RECORDED INFORMATION:
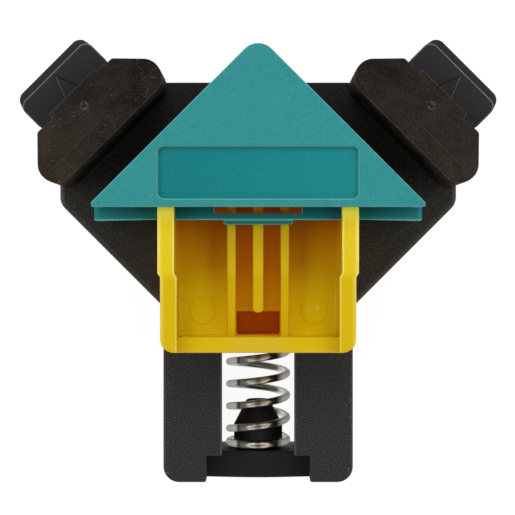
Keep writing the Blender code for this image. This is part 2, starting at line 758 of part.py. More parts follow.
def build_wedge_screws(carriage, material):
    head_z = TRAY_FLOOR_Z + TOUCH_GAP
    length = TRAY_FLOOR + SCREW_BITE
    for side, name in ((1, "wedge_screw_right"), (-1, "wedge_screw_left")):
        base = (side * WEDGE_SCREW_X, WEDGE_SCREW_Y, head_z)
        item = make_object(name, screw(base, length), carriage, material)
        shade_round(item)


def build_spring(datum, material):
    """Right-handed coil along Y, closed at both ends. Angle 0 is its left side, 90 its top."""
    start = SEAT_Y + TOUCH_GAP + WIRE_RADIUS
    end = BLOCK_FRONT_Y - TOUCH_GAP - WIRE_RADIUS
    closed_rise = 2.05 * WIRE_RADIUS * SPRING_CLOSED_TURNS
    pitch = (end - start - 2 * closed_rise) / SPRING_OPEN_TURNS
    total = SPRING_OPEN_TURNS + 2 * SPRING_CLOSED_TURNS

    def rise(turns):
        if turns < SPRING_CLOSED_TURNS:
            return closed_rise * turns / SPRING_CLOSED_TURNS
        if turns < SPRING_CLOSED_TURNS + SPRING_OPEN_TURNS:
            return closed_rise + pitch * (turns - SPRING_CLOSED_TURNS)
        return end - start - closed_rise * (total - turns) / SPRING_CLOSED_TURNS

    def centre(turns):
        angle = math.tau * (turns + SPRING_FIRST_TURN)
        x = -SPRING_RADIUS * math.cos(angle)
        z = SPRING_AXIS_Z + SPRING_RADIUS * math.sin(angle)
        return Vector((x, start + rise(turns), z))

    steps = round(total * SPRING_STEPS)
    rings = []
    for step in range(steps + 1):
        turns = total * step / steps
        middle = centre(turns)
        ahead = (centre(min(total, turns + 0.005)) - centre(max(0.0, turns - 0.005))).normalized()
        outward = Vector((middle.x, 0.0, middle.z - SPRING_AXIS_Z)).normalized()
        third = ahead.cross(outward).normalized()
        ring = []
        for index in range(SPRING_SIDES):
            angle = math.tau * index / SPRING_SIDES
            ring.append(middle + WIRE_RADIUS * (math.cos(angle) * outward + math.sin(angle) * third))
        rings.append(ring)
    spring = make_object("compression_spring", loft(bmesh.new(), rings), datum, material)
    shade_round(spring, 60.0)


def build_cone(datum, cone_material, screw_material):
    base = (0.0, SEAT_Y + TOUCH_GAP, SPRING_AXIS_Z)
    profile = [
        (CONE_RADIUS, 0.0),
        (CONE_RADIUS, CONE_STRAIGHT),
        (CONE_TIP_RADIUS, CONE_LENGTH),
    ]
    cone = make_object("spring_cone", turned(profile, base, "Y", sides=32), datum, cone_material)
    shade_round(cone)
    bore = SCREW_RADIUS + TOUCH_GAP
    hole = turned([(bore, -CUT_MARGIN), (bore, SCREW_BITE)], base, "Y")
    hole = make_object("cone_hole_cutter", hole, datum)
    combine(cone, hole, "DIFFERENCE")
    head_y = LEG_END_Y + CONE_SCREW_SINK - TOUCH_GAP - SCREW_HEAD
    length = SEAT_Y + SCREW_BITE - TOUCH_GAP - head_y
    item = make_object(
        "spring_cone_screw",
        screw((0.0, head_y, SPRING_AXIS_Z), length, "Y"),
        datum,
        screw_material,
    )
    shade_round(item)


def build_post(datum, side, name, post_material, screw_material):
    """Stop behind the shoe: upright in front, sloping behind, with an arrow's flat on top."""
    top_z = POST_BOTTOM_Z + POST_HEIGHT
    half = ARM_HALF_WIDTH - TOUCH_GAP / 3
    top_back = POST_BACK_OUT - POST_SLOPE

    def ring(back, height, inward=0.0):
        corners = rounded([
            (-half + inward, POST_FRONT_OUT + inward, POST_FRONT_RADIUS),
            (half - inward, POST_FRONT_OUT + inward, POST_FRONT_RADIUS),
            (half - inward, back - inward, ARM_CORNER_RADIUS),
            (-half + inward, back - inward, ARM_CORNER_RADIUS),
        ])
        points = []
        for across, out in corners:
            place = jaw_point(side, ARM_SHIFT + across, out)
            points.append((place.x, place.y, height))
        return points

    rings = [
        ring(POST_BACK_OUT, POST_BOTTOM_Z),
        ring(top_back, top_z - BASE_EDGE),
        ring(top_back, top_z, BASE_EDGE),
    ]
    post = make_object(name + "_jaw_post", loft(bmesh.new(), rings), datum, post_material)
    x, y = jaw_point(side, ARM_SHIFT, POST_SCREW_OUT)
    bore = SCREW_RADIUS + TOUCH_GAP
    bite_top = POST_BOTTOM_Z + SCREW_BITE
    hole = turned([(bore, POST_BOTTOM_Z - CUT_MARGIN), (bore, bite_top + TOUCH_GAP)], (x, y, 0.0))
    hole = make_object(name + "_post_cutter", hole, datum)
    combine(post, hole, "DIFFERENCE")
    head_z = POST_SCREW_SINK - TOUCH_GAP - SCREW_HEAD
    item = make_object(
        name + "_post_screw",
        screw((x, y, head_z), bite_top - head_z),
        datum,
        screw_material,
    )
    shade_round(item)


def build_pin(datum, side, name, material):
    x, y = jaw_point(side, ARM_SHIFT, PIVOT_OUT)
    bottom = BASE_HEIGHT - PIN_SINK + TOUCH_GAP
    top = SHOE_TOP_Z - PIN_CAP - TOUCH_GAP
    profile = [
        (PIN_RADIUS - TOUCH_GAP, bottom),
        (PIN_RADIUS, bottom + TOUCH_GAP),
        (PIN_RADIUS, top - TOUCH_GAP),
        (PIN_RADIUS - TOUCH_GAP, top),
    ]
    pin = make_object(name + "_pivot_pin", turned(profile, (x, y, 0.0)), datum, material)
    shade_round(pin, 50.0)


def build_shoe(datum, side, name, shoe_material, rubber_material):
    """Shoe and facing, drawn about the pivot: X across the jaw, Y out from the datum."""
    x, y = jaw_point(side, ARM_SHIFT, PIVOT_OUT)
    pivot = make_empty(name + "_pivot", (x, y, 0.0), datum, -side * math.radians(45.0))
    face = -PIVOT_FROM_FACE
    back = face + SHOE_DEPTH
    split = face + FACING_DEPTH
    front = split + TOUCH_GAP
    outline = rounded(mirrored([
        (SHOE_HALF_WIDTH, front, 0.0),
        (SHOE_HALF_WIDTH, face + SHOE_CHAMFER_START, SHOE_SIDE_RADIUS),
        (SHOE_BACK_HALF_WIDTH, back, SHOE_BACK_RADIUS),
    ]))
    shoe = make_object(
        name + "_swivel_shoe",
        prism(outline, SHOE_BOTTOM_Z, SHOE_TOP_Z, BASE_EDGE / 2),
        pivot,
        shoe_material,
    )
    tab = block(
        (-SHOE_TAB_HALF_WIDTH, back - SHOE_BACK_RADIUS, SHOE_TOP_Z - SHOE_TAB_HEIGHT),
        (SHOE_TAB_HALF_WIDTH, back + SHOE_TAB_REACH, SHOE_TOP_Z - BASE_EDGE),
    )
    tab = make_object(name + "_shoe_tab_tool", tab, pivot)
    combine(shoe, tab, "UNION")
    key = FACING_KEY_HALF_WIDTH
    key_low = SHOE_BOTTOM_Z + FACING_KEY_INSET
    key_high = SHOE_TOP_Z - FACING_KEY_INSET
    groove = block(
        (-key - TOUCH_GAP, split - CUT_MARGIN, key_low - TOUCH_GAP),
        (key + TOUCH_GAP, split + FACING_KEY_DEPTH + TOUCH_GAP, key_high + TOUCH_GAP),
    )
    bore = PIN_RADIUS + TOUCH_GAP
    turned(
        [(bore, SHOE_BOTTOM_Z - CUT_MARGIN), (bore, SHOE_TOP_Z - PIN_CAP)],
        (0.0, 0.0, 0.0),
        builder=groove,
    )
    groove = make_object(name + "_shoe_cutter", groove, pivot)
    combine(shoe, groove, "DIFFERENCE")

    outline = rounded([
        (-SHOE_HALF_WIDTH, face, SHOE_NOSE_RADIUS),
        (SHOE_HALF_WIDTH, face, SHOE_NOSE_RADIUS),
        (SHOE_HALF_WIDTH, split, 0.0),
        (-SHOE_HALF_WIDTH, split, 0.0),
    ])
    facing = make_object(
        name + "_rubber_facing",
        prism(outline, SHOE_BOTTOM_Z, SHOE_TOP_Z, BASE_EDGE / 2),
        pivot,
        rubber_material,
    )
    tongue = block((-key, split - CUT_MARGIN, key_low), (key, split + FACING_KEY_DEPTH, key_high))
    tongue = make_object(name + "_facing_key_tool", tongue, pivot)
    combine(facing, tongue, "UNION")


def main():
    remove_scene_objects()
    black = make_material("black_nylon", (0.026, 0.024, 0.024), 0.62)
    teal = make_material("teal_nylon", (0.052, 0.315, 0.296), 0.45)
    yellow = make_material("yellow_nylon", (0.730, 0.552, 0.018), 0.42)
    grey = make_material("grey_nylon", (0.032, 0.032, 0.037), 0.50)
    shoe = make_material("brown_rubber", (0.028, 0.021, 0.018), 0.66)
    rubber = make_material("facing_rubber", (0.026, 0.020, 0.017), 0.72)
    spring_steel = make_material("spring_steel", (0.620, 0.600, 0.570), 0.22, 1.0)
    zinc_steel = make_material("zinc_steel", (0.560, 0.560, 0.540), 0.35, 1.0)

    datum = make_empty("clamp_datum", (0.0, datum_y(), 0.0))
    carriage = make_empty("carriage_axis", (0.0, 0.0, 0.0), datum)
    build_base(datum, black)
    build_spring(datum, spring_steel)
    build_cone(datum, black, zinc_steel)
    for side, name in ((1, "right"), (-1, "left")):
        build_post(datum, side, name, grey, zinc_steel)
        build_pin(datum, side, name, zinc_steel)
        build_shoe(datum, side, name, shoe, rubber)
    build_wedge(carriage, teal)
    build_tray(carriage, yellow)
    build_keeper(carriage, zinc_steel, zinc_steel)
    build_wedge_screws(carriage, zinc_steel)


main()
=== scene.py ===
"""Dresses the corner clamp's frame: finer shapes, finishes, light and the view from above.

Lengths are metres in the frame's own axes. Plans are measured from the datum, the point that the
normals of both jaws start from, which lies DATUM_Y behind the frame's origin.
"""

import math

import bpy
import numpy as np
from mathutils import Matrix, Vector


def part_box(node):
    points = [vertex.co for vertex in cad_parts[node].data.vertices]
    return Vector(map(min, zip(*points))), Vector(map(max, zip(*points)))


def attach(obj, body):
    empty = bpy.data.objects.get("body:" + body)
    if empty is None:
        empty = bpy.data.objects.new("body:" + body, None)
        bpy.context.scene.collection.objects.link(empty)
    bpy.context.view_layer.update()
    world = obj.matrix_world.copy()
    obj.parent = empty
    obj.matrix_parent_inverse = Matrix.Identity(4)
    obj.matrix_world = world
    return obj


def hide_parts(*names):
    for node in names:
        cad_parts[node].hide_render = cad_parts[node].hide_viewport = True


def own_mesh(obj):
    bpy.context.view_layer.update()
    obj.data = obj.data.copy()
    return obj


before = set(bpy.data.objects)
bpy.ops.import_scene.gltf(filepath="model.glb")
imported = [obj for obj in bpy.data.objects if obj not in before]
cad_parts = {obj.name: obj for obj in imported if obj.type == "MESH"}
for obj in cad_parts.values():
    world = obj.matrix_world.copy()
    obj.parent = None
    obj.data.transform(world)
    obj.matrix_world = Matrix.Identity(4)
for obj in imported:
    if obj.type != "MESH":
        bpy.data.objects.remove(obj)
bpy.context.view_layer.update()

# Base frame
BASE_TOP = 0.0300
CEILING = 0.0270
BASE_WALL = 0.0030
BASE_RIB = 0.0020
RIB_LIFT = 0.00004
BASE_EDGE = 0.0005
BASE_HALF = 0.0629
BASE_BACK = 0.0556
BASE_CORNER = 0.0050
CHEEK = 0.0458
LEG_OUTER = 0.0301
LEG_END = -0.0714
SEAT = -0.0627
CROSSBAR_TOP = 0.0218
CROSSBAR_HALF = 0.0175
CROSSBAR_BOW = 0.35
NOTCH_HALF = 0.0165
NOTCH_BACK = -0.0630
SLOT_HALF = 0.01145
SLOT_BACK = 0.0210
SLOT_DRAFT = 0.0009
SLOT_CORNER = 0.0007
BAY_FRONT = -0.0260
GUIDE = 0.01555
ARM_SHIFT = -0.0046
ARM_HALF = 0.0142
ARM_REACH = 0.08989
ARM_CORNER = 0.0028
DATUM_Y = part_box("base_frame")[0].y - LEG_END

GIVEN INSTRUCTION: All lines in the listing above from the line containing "(0.0, datum_y(), 0.0))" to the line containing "obj.parent = empty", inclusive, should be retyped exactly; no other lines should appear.

SOLUTION TO THE PROBLEM:
    datum = make_empty("clamp_datum", (0.0, datum_y(), 0.0))
    carriage = make_empty("carriage_axis", (0.0, 0.0, 0.0), datum)
    build_base(datum, black)
    build_spring(datum, spring_steel)
    build_cone(datum, black, zinc_steel)
    for side, name in ((1, "right"), (-1, "left")):
        build_post(datum, side, name, grey, zinc_steel)
        build_pin(datum, side, name, zinc_steel)
        build_shoe(datum, side, name, shoe, rubber)
    build_wedge(carriage, teal)
    build_tray(carriage, yellow)
    build_keeper(carriage, zinc_steel, zinc_steel)
    build_wedge_screws(carriage, zinc_steel)


main()
=== scene.py ===
"""Dresses the corner clamp's frame: finer shapes, finishes, light and the view from above.

Lengths are metres in the frame's own axes. Plans are measured from the datum, the point that the
normals of both jaws start from, which lies DATUM_Y behind the frame's origin.
"""

import math

import bpy
import numpy as np
from mathutils import Matrix, Vector


def part_box(node):
    points = [vertex.co for vertex in cad_parts[node].data.vertices]
    return Vector(map(min, zip(*points))), Vector(map(max, zip(*points)))


def attach(obj, body):
    empty = bpy.data.objects.get("body:" + body)
    if empty is None:
        empty = bpy.data.objects.new("body:" + body, None)
        bpy.context.scene.collection.objects.link(empty)
    bpy.context.view_layer.update()
    world = obj.matrix_world.copy()
    obj.parent = empty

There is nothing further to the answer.